Mannus
Mannus is volgens Tacitus de zoon van de god Tuisto en oervader van de Germanen. In het tweede hoofdstuk van zijn Germania  vertelt Tacitus dat Mannus drie zonen had, naar wie de drie Germaanse stammen of stammenbonden genoemd waren: aan de kust de ‘Inguaeonen’, in het midden de ‘Herminonen’ en ten slotte de ‘Istaevonen’.
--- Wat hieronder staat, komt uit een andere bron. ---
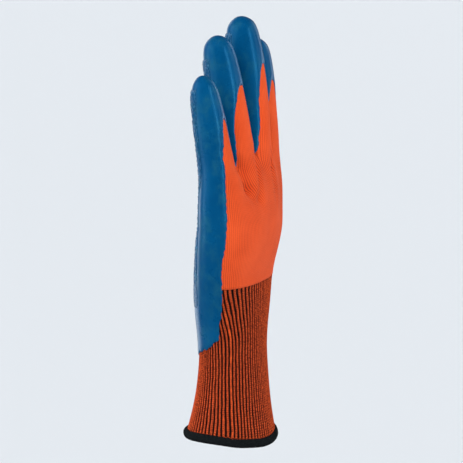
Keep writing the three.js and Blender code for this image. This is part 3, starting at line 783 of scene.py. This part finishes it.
# Smooth coat.
coat = {
    "archLength": 26, "wristHeight": 53, "sideRise": 9.5,
    "cornerRise": 5.8, "cornerStart": 112, "cornerSpan": 27, "cornerPower": 1.3,
    "top": 0.72, "edgeTop": 0.18, "edgeRound": 0.9, "foot": -0.25,
    "scallop": 0.65, "scallopSize": 2.6, "wave": 0.6, "waveSize": 11,
    "tooth": 1.3, "toothSize": 2.2, "toothShare": 0.25,
}
# Degrees round a finger and millimetres along it that count alike in a field.
fieldUnit = {"turn": 10, "length": 4}


def coatFields(s):
    # more than 0 where the coat is: by the angle round the hand, and in mm above its lower edge
    opening = np.clip((s["reach"] - glove["tipDepth"]) / coat["archLength"], 0, 1)
    bare = np.where(opening > 0, s["edge"] * np.sqrt(opening), s["reach"] - glove["tipDepth"])
    corner = np.clip((coat["cornerStart"] - s["turn"]) / coat["cornerSpan"], 0, 1) ** coat["cornerPower"]
    palmward = np.cos(np.radians(np.maximum(s["turn"], 90) - 90)) ** 2
    lower = coat["wristHeight"] + coat["sideRise"] * palmward + coat["cornerRise"] * corner
    return (s["turn"] - bare) / fieldUnit["turn"], s["at"][:, 2] - lower


sideField, wristDistance = coatFields(fine)
ragged = coat["scallop"] * roughness3(fine["at"], coat["scallopSize"], seeds["scallop"])
ragged += coat["wave"] * roughness3(fine["at"], coat["waveSize"], seeds["coatWave"])
teeth = roughness3(fine["at"] * (1, 1, coat["toothShare"]), coat["toothSize"], seeds["tooth"])
coatDistance = np.minimum(toLength(fine, sideField) + ragged, wristDistance + coat["tooth"] * teeth)
coatSheet, coatFaces = cutSheet(fine, coatDistance)
rounded = 1 - np.exp(-np.maximum(coatSheet["value"], 0) / coat["edgeRound"])
coatTop = coat["edgeTop"] + (coat["top"] - coat["edgeTop"]) * rounded
latexCoat = layPiece("latexCoat", coatSheet, coatFaces, coatTop, coat["foot"])
finishPiece(latexCoat, smoothLatex(), "blue_latex", "latex_coat")
print("smooth coat:", len(latexCoat.data.polygons), "faces")

# Grip coat.
grip = {
    "reach": (12, 45, 145, 200), "angle": (112, 130, 128, 119), "tipDepth": 10, "heelHeight": 87,
    "top": 1.35, "edgeTop": 0.85, "edgeRound": 1.2, "heelRound": 7, "heelRoundHeight": (112, 92),
    "foot": 0.5, "lowest": 0.8, "crinkle": 0.5, "crinkleSize": 2.0, "crinklePower": 0.7,
    "ragged": 0.9, "raggedSize": 4.5, "heelWave": 3.5, "heelWaveSize": 17, "heelWaveHeight": (105, 90),
}


def gripField(s):
    edge = np.interp(s["reach"], grip["reach"], grip["angle"])
    sideways = (s["turn"] - edge) / fieldUnit["turn"]
    fromTip = (s["reach"] - grip["tipDepth"]) / fieldUnit["length"]
    fromHeel = (s["at"][:, 2] - grip["heelHeight"]) / fieldUnit["length"]
    return np.minimum(sideways, np.minimum(fromTip, fromHeel))


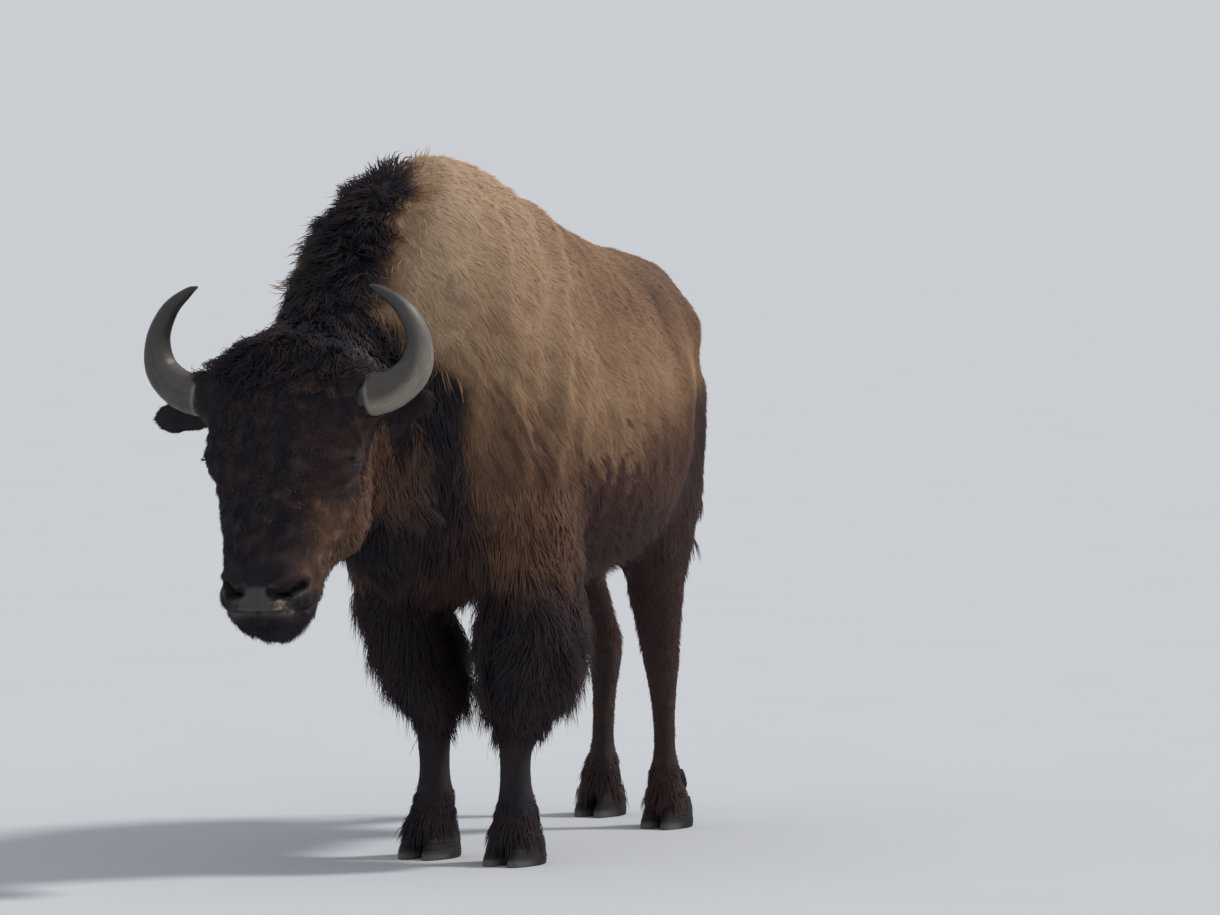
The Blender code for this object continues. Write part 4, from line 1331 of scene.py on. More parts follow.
@dataclass
class Horn:
    """One horn, curving out, up and in."""

    side: str
    root_down: float = 0.155
    root_out: float = -0.030
    course: tuple = ((0.105, -0.006, 0.0, 0.042), (0.125, -0.004, 0.0, 0.043), (0.185, 0.002, 0.0, 0.044),
                     (0.238, 0.016, -0.004, 0.040), (0.281, 0.058, -0.008, 0.034),
                     (0.287, 0.120, -0.006, 0.025), (0.258, 0.178, 0.002, 0.018),
                     (0.213, 0.214, 0.012, 0.010), (0.190, 0.225, 0.016, 0.0022))
    collar_at: tuple = (0.206, 0.006, 0.0)
    rings: int = 84
    sides: int = 36
    ribs: int = 5
    rib_height: float = 0.006
    growth_height: float = 0.0013
    growth_pace: float = 120.0
    growth_fade: float = 5.0

    def spot(self, out: float, up: float, forward: float) -> Vector:
        """A point of the horn's course in the row frame."""
        across = HEAD.axes() @ Vector((1, 0, 0))
        base = HEAD.place(0.0, self.root_down, self.root_out)
        return base + across * out * SIDES[self.side] + Vector((0, 0, up)) + HEAD.ahead() * forward

    def root(self) -> Vector:
        """Where the horn leaves the skull."""
        return self.spot(*self.course[1][:3])

    def collar(self) -> Vector:
        """Where the hair of the forehead ends on the horn."""
        return self.spot(*self.collar_at)

    def line(self) -> tuple[np.ndarray, np.ndarray]:
        """Smooth centreline and radius at every ring."""
        knots = np.array([(*self.spot(*row[:3]), row[3]) for row in self.course])
        steps = np.linalg.norm(np.diff(knots[:, :3], axis=0), axis=1)
        at = np.concatenate([[0.0], np.cumsum(steps)])
        wanted = np.linspace(0.0, at[-1], self.rings)
        padded = np.vstack([2 * knots[0] - knots[1], knots, 2 * knots[-1] - knots[-2]])
        rows = []
        for place in wanted:
            k = min(int(np.searchsorted(at, place, side="right")) - 1, len(at) - 2)
            t = (place - at[k]) / (at[k + 1] - at[k])
            a, b, c, d = padded[k:k + 4]
            rows.append(0.5 * (2 * b + (c - a) * t + (2 * a - 5 * b + 4 * c - d) * t * t
                               + (3 * b - a - 3 * c + d) * t ** 3))
        rows = np.array(rows)
        return rows[:, :3], np.maximum(rows[:, 3], 0.0015)

    def streak(self, along: np.ndarray, around: np.ndarray) -> np.ndarray:
        """Painted shade on the horn, dark where it turns from the key lamp: its inner curve on the left, a
        band and the outer curve on the right.
        """
        inward = -SIDES[self.side] * np.sin(around * TURN)
        if self.side == "left":
            turned = 0.12 * ramp(along, 0.30, 0.60)
            return 0.88 * ramp(inward, turned - 0.72, turned - 0.10) * (1.0 - 0.5 * ramp(along, 0.60, 0.86))
        band = bell(inward, 0.05, 0.28) * ramp(along, 0.06, 0.16)
        outer = ramp(-inward, -0.3, 0.3) * ramp(along, 0.24, 0.40)
        return np.maximum(0.94 * np.maximum(band, outer), 0.84)

    def build(self) -> bpy.types.Object:
        """Makes the horn with growth rings at its base and fine lengthwise ribs."""
        line, radius = self.line()
        tangent = unit(np.gradient(line, axis=0))
        ahead = np.array(HEAD.ahead())
        along = np.linspace(0.0, 1.0, self.rings)
        rng = np.random.default_rng(SEED + (self.side == "left"))
        phases = rng.uniform(0.0, TURN, self.ribs)
        angles = np.arange(self.sides) * TURN / self.sides
        rings = []
        for k, share in enumerate(along):
            front = ahead - tangent[k] * (ahead @ tangent[k])
            front = front / np.linalg.norm(front)
            other = np.cross(tangent[k], front)
            growth = self.growth_height * math.sin(share * self.growth_pace)
            growth = growth * math.exp(-share * self.growth_fade)
            rib = sum(np.sin(angles * (7 + 3 * n) + phase + 3.0 * share) for n, phase in enumerate(phases))
            size = radius[k] * (1.0 + self.rib_height * rib * (1.0 - share)) + growth
            ring = np.outer(np.cos(angles) * size, front) + np.outer(np.sin(angles) * size, other)
            rings.append(line[k] + ring)
        bm = bmesh.new()
        rows = loft(bm, rings)
        order = {vert: (k, n) for k, row in enumerate(rows) for n, vert in enumerate(row)}
        bm.verts.index_update()
        spots = np.array([order[vert] for vert in bm.verts], dtype=float)
        mesh = mesh_of(bm, f"horn_sheath_{self.side}")
        around = spots[:, 1] / self.sides
        write_values(mesh, "along", spots[:, 0] / (self.rings - 1))
        write_values(mesh, "around", np.abs(around - 0.5) * 2.0)
        write_values(mesh, "streak", self.streak(spots[:, 0] / self.rings, around))
        piece = object_of(mesh, mesh.name, HornFinish().material())
        return show(piece, [f"horn_{self.side}"])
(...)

In dezelfde passage vernemen we dat Mannus volgens sommige autoriteiten nog meer zonen had, van wier namen meer volkerennamen zouden zijn afgeleid, en enkele van deze namen worden opgesomd, met de voorzichtige toevoeging: ‘die namen zijn echt en oud’.
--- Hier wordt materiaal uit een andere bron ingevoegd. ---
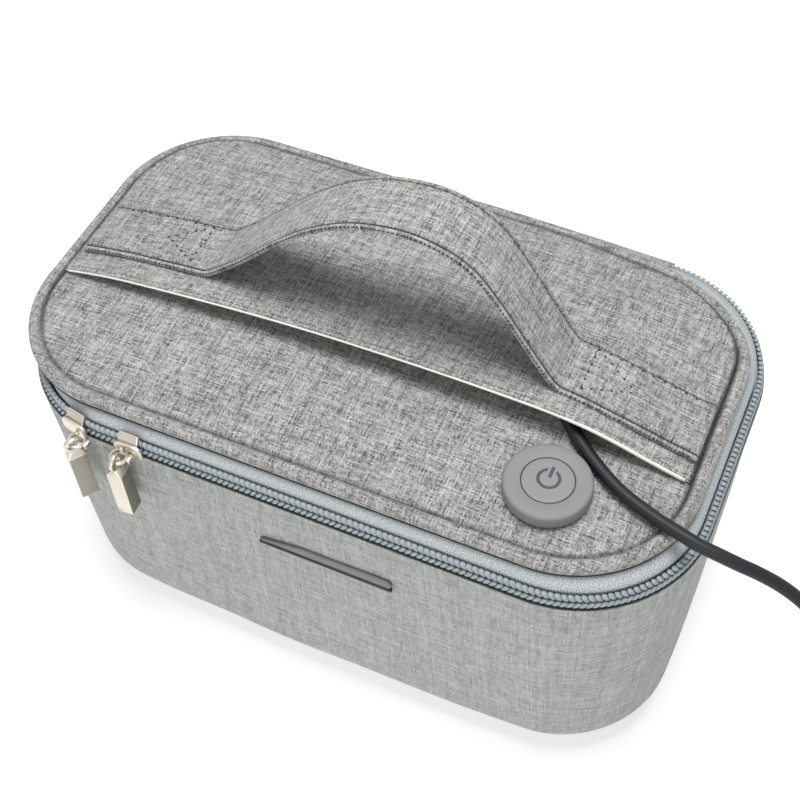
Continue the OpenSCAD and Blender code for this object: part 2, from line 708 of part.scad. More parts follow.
// The coil starts on its upper layer, winds in, drops a layer in half a turn
// and winds out again to the plug
half_run = (coil_turns - 0.5) / 2;
function coil_r(t) = t < half_run ? coil_out_r - coil_in * t / half_run
  : t < half_run + 0.5 ? coil_out_r - coil_in - coil_dip * sin(360 * (t - half_run))
  : coil_out_r - coil_in + coil_in * (t - half_run - 0.5) / half_run;
function coil_z(t) = t < half_run ? coil_high
  : t < half_run + 0.5 ? blend(coil_high, coil_low, t * 2 - 2 * half_run) : coil_low;
function coil_point(t) = [each coil_centre + coil_r(t) * compass(90 - 360 * t), coil_z(t)];
coil_steps = 24 * coil_turns;
coil_tail = coil_centre.y - coil_out_r;
plug_z = 4.1;
plug_start = [186, coil_tail - 2.2, plug_z];
coil_line = concat([[coil_centre.x - lead_d, -coil_tail + 2 * coil_centre.y, coil_high]],
  [for (i = [0 : coil_steps]) coil_point(i / 24)],
  [[coil_centre.x - 5, coil_tail - 0.2, coil_low + 0.2], [coil_centre.x - 10, coil_tail - 1.6, coil_low + 1.2],
   plug_start + [lead_d, 0, 0], plug_start]);
turn_gap = min([for (i = [1 : len(coil_line) - 14]) min([for (j = [i + 12 : len(coil_line) - 1])
  norm(coil_line[i] - coil_line[j])])]) - lead_d;
echo(least_gap_between_turns = turn_gap);

module lead_coil() {
  color(cord_black) stack(tube_rings(coil_line, lead_r, 6));
}

gland_turn = atan2(route[1].y - route[0].y, route[1].x - route[0].x);

module lead_gland() {
  color(cord_black) translate(gland_end) rotate([0, 0, gland_turn]) translate([-skim, 0, 0]) intersection() {
    rotate([0, -90, 0]) union() {
      cylinder(r = 4.4, h = 7);
      cylinder(r1 = 3, r2 = 4.6, h = 5);
      translate([0, 0, 7]) cylinder(r = 5.4, h = 3);
    }
    translate([-12, -7, -2.1]) cube([12, 14, 4.5]);
  }
}

overmould = [20, 15.6, 8];
boot = 9;
shell = [12, 12, 4.5];

module at_plug() {
  translate(plug_start) rotate([0, 0, 180]) children();
}

module plug_body() {
  color(cord_black) at_plug() difference() {
    union() {
      rotate([0, 90, 0]) cylinder(r1 = lead_r + 0.6, r2 = 3.6, h = boot + 0.5);
      translate([boot, 0, 0]) rotate([0, 90, 0]) linear_extrude(overmould.x)
        plan(overmould.z / 2, overmould.y / 2, 2.6);
    }
    translate([boot + overmould.x - 6, -shell.y / 2 - skim, -shell.z / 2 - skim])
      cube([10, shell.y + 2 * skim, shell.z + 2 * skim]);
  }
}

module plug_shell() {
  skin = 0.35;
  color(nickel) at_plug() translate([boot + overmould.x - 5.8, 0, 0]) difference() {
    translate([0, -shell.y / 2, -shell.z / 2]) cube([shell.x + 5.8, shell.y, shell.z]);
    translate([2, -shell.y / 2 + skin, -shell.z / 2 + skin])
      cube([20, shell.y - 2 * skin, shell.z - 2 * skin]);
    for (y = [-3, 3]) translate([boot + 5, y, 1]) translate([-1.2, -1.2, 0]) cube([2.4, 2.4, 4]);
  }
}

module plug_tongue() {
  color(cord_black) at_plug() translate([boot + overmould.x - 3.6, -shell.y / 2 + 0.5, -shell.z / 2 + 0.5])
    cube([shell.x + 2.6, shell.y - 1, 1.7]);
}

body_shell();
body_liner();
badge_plate();
hinge_lower();
lower_tape();
lower_teeth();
magnet_pod();
lid_panel();
lid_rim();
lid_liner();
upper_tape();
upper_teeth();
hinge_upper();
pocket_flap();
flap_edging();
handle_strap();
button_housing();
button_cap();
switch_plunger();
tact_switch();
control_board();
lamp_board();
lamp_chips();
lamp_lenses();
lid_sensor();
lead_gland();
slider_right();
slider_left();
pull_right();
pull_left();
lead();
lead_coil();
plug_body();
plug_shell();
plug_tongue();
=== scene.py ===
# %% [markdown]
# # A soft sterilizer case
#
# This notebook dresses a moulded cloth case: a zipped box with a domed lid, a
# pocket under a strap handle, a round push button and a black cable. The CAD
# model gives every piece its size and place. Blender gives each one its cloth,
# metal or plastic, and the softness that a CAD solid lacks.

import json
from math import copysign, cos, exp, hypot, pi, radians, sin, sqrt, tau

import bpy
from mathutils import Matrix, Vector, noise

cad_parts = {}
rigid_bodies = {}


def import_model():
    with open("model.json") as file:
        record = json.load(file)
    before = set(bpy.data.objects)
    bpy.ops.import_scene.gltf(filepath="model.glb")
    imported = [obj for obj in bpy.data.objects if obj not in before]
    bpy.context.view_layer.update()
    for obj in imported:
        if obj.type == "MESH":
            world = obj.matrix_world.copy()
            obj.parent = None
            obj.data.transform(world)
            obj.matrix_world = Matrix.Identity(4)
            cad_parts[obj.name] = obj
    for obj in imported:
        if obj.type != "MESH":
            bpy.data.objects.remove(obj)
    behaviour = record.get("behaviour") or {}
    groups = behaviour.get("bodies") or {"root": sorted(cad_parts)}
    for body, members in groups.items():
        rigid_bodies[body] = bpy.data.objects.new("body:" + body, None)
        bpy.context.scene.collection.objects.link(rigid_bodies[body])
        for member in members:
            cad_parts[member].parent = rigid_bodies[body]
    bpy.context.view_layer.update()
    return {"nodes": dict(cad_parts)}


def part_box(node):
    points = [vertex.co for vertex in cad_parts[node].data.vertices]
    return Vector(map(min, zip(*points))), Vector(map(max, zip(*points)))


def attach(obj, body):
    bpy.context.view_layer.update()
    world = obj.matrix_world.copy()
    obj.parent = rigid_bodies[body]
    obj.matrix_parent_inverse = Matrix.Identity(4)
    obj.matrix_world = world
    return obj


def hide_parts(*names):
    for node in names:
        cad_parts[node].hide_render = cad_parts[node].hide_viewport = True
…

‘Mannus’ is etymologisch gezien verwant met veel ie. woorden die ‘man’ of ‘mens’ betekenen en het is dus een goede naam voor een stamvader. Een dergelijke naamgeving gaat misschien terug op een zeer oude ie. traditie. In het Oudindische scheppingsverhaal bijvoorbeeld heet de stamvader van de mensen Mānus.
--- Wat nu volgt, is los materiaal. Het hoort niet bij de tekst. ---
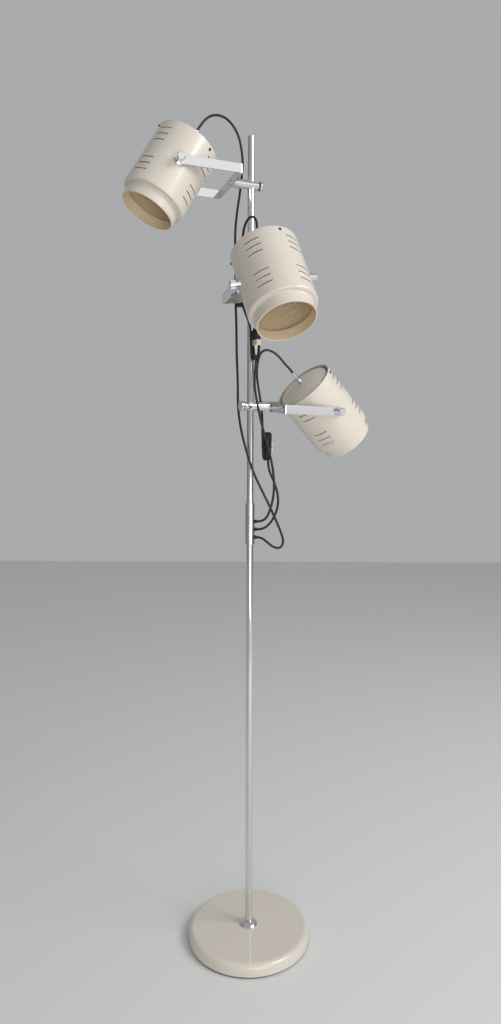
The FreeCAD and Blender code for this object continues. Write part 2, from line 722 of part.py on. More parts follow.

De namen van de drie zonen van Mannus zouden *Ingwaz, *Erminaz en *Istraz geweest kunnen zijn. Als we in deze drie zonen stamgoden moeten zien, zouden de Inguaeonen vereerders van een god Ing geweest zijn, de Erminonen of Herminonen van een god Ermin/Irmin en de Istaevonen of Istvaeonen van een verder onbekende god *Istraz, wiens naam volgens Jan de Vries in een zeer speculatieve passage (De Vries 1970, ii , § 367) misschien als een lovende bijnaam van Wodan gezien kan worden.